::: Records shown

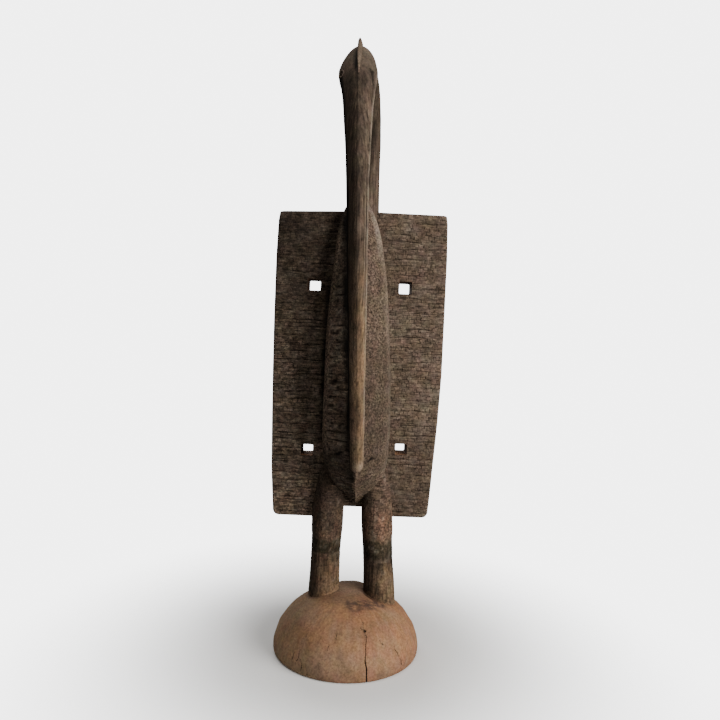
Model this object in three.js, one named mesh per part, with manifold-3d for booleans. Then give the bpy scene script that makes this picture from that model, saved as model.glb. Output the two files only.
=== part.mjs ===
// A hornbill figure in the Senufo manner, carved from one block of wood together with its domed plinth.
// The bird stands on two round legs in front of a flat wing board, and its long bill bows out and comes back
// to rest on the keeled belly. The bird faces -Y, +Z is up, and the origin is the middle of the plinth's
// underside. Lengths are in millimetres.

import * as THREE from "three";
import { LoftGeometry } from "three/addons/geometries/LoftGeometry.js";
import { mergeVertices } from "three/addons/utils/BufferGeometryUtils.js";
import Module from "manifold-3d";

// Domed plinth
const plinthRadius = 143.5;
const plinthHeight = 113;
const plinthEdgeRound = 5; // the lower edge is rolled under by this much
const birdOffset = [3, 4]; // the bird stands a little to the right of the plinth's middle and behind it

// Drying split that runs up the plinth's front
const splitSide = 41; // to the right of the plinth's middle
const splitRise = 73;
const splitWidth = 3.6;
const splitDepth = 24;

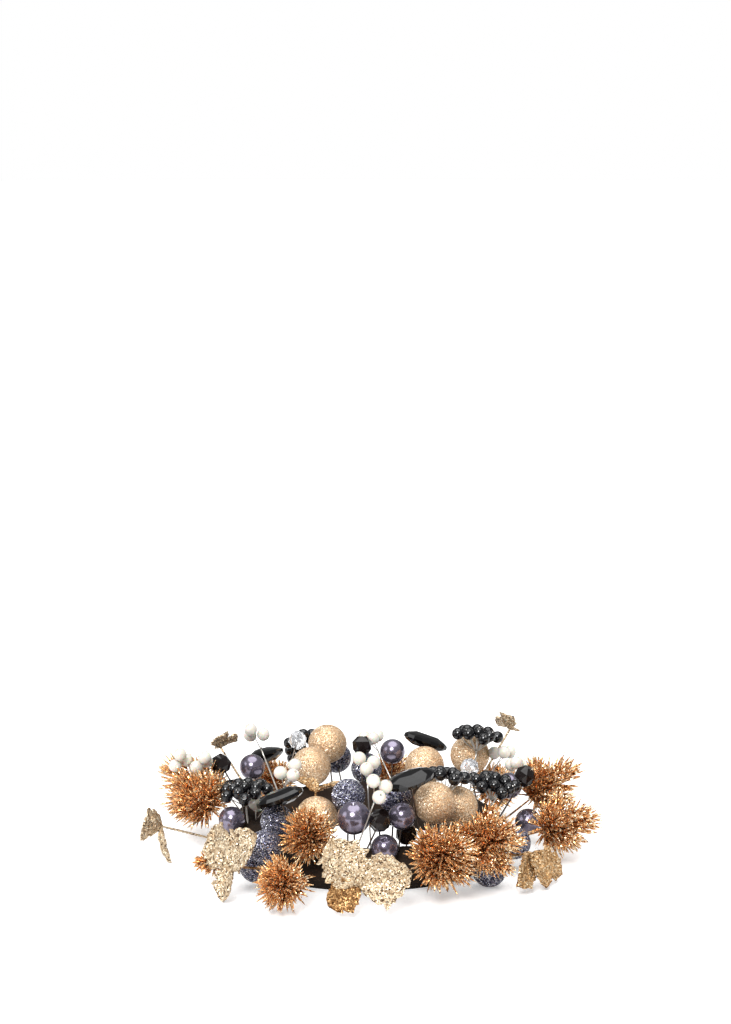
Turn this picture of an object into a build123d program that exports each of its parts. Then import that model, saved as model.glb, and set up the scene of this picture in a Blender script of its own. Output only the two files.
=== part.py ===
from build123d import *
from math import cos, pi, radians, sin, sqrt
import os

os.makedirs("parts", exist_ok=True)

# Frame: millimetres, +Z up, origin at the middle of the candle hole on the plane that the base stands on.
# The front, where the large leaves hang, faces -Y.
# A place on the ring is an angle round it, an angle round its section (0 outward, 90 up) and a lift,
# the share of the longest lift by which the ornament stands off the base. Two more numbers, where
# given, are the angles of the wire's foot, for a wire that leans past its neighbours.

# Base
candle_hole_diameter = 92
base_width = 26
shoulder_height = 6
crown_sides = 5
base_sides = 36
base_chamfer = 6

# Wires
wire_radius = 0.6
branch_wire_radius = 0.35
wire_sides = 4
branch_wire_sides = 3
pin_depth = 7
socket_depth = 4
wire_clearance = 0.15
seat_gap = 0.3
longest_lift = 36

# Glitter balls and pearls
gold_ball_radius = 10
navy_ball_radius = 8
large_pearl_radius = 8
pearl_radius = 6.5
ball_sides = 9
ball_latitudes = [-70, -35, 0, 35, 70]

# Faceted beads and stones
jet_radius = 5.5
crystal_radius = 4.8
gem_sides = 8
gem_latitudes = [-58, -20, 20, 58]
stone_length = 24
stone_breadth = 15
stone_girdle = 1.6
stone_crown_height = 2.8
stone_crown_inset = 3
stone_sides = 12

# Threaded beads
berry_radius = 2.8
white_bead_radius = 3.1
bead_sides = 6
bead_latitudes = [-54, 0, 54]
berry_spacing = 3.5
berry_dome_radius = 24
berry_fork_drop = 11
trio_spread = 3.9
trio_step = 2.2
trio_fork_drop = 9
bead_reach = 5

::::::

### Aim
Beginning at the line that holds "Turn this picture", reproduce each line of the records above down to and including the last one.

### Right answer
Turn this picture of an object into a build123d program that exports each of its parts. Then import that model, saved as model.glb, and set up the scene of this picture in a Blender script of its own. Output only the two files.
=== part.py ===
from build123d import *
from math import cos, pi, radians, sin, sqrt
import os

os.makedirs("parts", exist_ok=True)

# Frame: millimetres, +Z up, origin at the middle of the candle hole on the plane that the base stands on.
# The front, where the large leaves hang, faces -Y.
# A place on the ring is an angle round it, an angle round its section (0 outward, 90 up) and a lift,
# the share of the longest lift by which the ornament stands off the base. Two more numbers, where
# given, are the angles of the wire's foot, for a wire that leans past its neighbours.

# Base
candle_hole_diameter = 92
base_width = 26
shoulder_height = 6
crown_sides = 5
base_sides = 36
base_chamfer = 6

# Wires
wire_radius = 0.6
branch_wire_radius = 0.35
wire_sides = 4
branch_wire_sides = 3
pin_depth = 7
socket_depth = 4
wire_clearance = 0.15
seat_gap = 0.3
longest_lift = 36

# Glitter balls and pearls
gold_ball_radius = 10
navy_ball_radius = 8
large_pearl_radius = 8
pearl_radius = 6.5
ball_sides = 9
ball_latitudes = [-70, -35, 0, 35, 70]

# Faceted beads and stones
jet_radius = 5.5
crystal_radius = 4.8
gem_sides = 8
gem_latitudes = [-58, -20, 20, 58]
stone_length = 24
stone_breadth = 15
stone_girdle = 1.6
stone_crown_height = 2.8
stone_crown_inset = 3
stone_sides = 12

# Threaded beads
berry_radius = 2.8
white_bead_radius = 3.1
bead_sides = 6
bead_latitudes = [-54, 0, 54]
berry_spacing = 3.5
berry_dome_radius = 24
berry_fork_drop = 11
trio_spread = 3.9
trio_step = 2.2
trio_fork_drop = 9
bead_reach = 5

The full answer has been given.